Now, by the CLT we know that the statistics above is normally distributed with 0 mean and standard deviation equal to 1.
Intuitively, the z-score indicates how many standard deviations away from the mean our sample is assuming the null hypothesis is true.

## The p-value

Without loss of generality, the p-value is defined as the probability, under the assumption of the null hypothesis $\mathcal{H}_0$, of obtaining a result statistic equal to or more extreme than what was actually observed. In our case, the “result statistic” is the z-score.
Depending on how we look at it, the “more extreme than what was actually observed” can either mean $\{ X \geq z \}$ (one-tailed test, right-tail) or $\{ X \leq z \}$ (one-tailed test, left-tail) or two times the “smaller” of $\{ X \leq z \}$ and $\{ X \geq z \}$ (two-tailed test). Thus the p-value is given by:

• $P(X \geq z|\mathcal{H}_0)$ (one-tailed test, right-tail)
• $P(X \leq z|\mathcal{H}_0)$ (one-tailed test, left-tail)
• $2~\text{min}\{P(X \geq z|\mathcal{H}_0), P(X \leq z|\mathcal{H}_0)\}$ (two-tailed test)

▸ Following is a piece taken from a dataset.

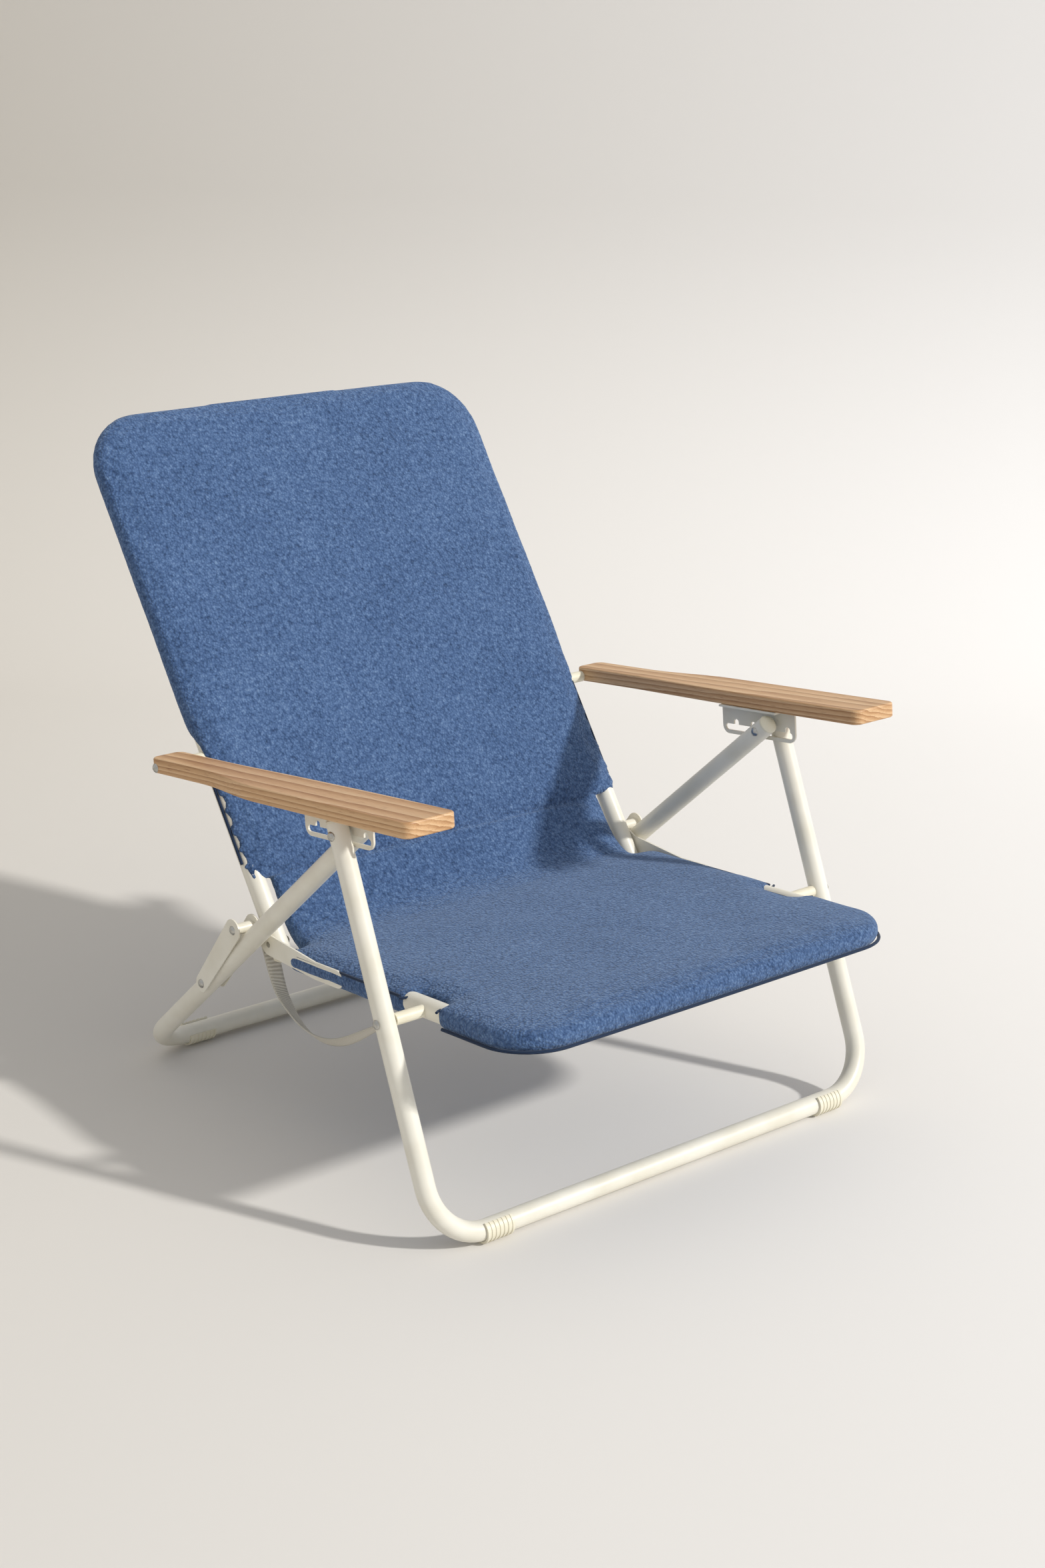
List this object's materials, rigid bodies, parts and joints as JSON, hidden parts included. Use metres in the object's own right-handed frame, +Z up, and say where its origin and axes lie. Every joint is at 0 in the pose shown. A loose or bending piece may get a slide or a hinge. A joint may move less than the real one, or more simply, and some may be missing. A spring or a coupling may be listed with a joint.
{
  "type": "folding beach chair",
  "caption": "Low folding beach chair with padded terry seat and back on bent tubes, wooden armrests and a notched plate that sets the back's angle.",
  "frame": {"origin": "middle of the chair's footprint on the floor, at the centre of its box", "axes": "+Z up, +Y towards the back of the chair, +X across it"},
  "size_m": [0.6284, 0.7322, 0.6685],
  "materials": {
    "frame_tube": "satin ivory powder coat",
    "plate_steel": "satin ivory powder coat",
    "rivet_steel": "zinc plated",
    "cap_plastic": "moulded ivory",
    "spacer_plastic": "moulded ivory",
    "arm_wood": "oiled beech",
    "webbing": "undyed cotton webbing",
    "cover_fabric": "heathered blue terry cloth"
  },
  "bodies": {
    "seat": {"bracket_rivets_left": "rivet_steel", "bracket_rivets_right": "rivet_steel", "carry_strap": "webbing", "seat_bracket_left": "plate_steel", "seat_bracket_right": "plate_steel", "seat_cover": "cover_fabric", "seat_frame": "frame_tube", "seat_pivot_rivet_left": "rivet_steel", "seat_pivot_rivet_right": "rivet_steel", "seat_spacer_left": "spacer_plastic", "seat_spacer_right": "spacer_plastic", "seat_tube_plug_left": "cap_plastic", "seat_tube_plug_right": "cap_plastic"},
    "back_hinge": {"back_hinge_rivet_left": "rivet_steel", "back_hinge_rivet_right": "rivet_steel"},
    "back": {"arm_spacer_left": "spacer_plastic", "arm_spacer_right": "spacer_plastic", "back_cover": "cover_fabric", "back_frame": "frame_tube", "back_tube_plug_left": "cap_plastic", "back_tube_plug_right": "cap_plastic"},
    "arm_hinge": {"arm_rivet_left": "rivet_steel", "arm_rivet_right": "rivet_steel"},
    "arms": {"armrest_left": "arm_wood", "armrest_right": "arm_wood", "latch_plate_left": "plate_steel", "latch_plate_right": "plate_steel", "latch_screws_left": "rivet_steel", "latch_screws_right": "rivet_steel"},
    "front_legs": {"front_foot_clip_left": "cap_plastic", "front_foot_clip_right": "cap_plastic", "front_leg_frame": "frame_tube", "front_leg_plug_left": "cap_plastic", "front_leg_plug_right": "cap_plastic", "latch_rivet_outer_left": "rivet_steel", "latch_rivet_outer_right": "rivet_steel"},
    "rear_legs": {"latch_rivet_inner_left": "rivet_steel", "latch_rivet_inner_right": "rivet_steel", "link_foot_rivet_left": "rivet_steel", "link_foot_rivet_right": "rivet_steel", "rear_foot_clip_left": "cap_plastic", "rear_foot_clip_right": "cap_plastic", "rear_leg_cap_left": "cap_plastic", "rear_leg_cap_right": "cap_plastic", "rear_leg_frame": "frame_tube"},
    "links": {"link_barrel_left": "plate_steel", "link_barrel_right": "plate_steel", "link_ear_rivet_left": "rivet_steel", "link_ear_rivet_right": "rivet_steel", "link_inner_plate_left": "plate_steel", "link_inner_plate_right": "plate_steel", "link_outer_plate_left": "plate_steel", "link_outer_plate_right": "plate_steel"}
  },
  "joints": [
    {"name": "fold", "type": "hinge", "parent": "seat", "child": "back_hinge", "pos_m": [0, 0.0243, 0.193], "axis": [1, 0, 0], "range_deg": [0, 92.8], "deforming": ["carry_strap"]},
    {"name": "recline", "type": "hinge", "parent": "back_hinge", "child": "back", "pos_m": [0, 0.0243, 0.193], "axis": [1, 0, 0], "range_deg": [-8.8, 16.2]},
    {"name": "arm_swing", "type": "hinge", "parent": "back", "child": "arm_hinge", "pos_m": [0, 0.13987, 0.35623], "axis": [1, 0, 0], "range_deg": [-98.66, 0]},
    {"name": "arm_level", "type": "hinge", "parent": "arm_hinge", "child": "arms", "pos_m": [0, 0.13987, 0.35623], "axis": [1, 0, 0], "range_deg": [-11.64, 6.6]},
    {"name": "front_legs_swing", "type": "hinge", "parent": "seat", "child": "front_legs", "pos_m": [0, -0.21729, 0.20552], "axis": [1, 0, 0], "range_deg": [0, 98.2]},
    {"name": "rear_legs_swing", "type": "hinge", "parent": "front_legs", "child": "rear_legs", "pos_m": [0, -0.1467, 0.367], "axis": [1, 0, 0], "range_deg": [-64.4, 0]},
    {"name": "links_swing", "type": "hinge", "parent": "rear_legs", "child": "links", "pos_m": [0, 0.10601, 0.12993], "axis": [1, 0, 0], "range_deg": [-155.1, 0]}
  ],
  "couplings": [
    {"joint": "arm_swing", "follows": "fold", "ratio": -1.061},
    {"joint": "arm_level", "follows": "recline", "ratio": -0.7},
    {"joint": "front_legs_swing", "follows": "fold", "ratio": 1.056},
    {"joint": "rear_legs_swing", "follows": "fold", "ratio": -0.69151},
    {"joint": "links_swing", "follows": "fold", "ratio": -1.6692}
  ]
}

Therefore we can compute what is the probability of obtaining that particular z-score by looking at the cumulative distribution function (CDF). Indeed, note that it always holds that $P(X \geq z|\mathcal{H}_0) = 1 - P(X \leq z|\mathcal{H}_0)$.
The smaller the p-value, the larger the significance because it tells the investigator that the hypothesis under consideration ($\mathcal{H}_0$) may not adequately explain the observation. The hypothesis $\mathcal{H}_0$ is rejected if any of these probabilities is less than or equal to a small, fixed, but arbitrarily pre-defined, threshold value $\alpha$, which is referred to as the level of significance. Conversely, if the p-value is greater than the level of significance this intuitively means that the estimated z-score falls within a $(1-\alpha)100\%$ confidence interval around the true (yet unknown) value of the statistic. It turns out however, that being not able to reject the null hypothesis does not imply that the hypothesis $\mathcal{H}_0$ is true. In fact, it could still be false but our observed data do not provide enough evidence of that.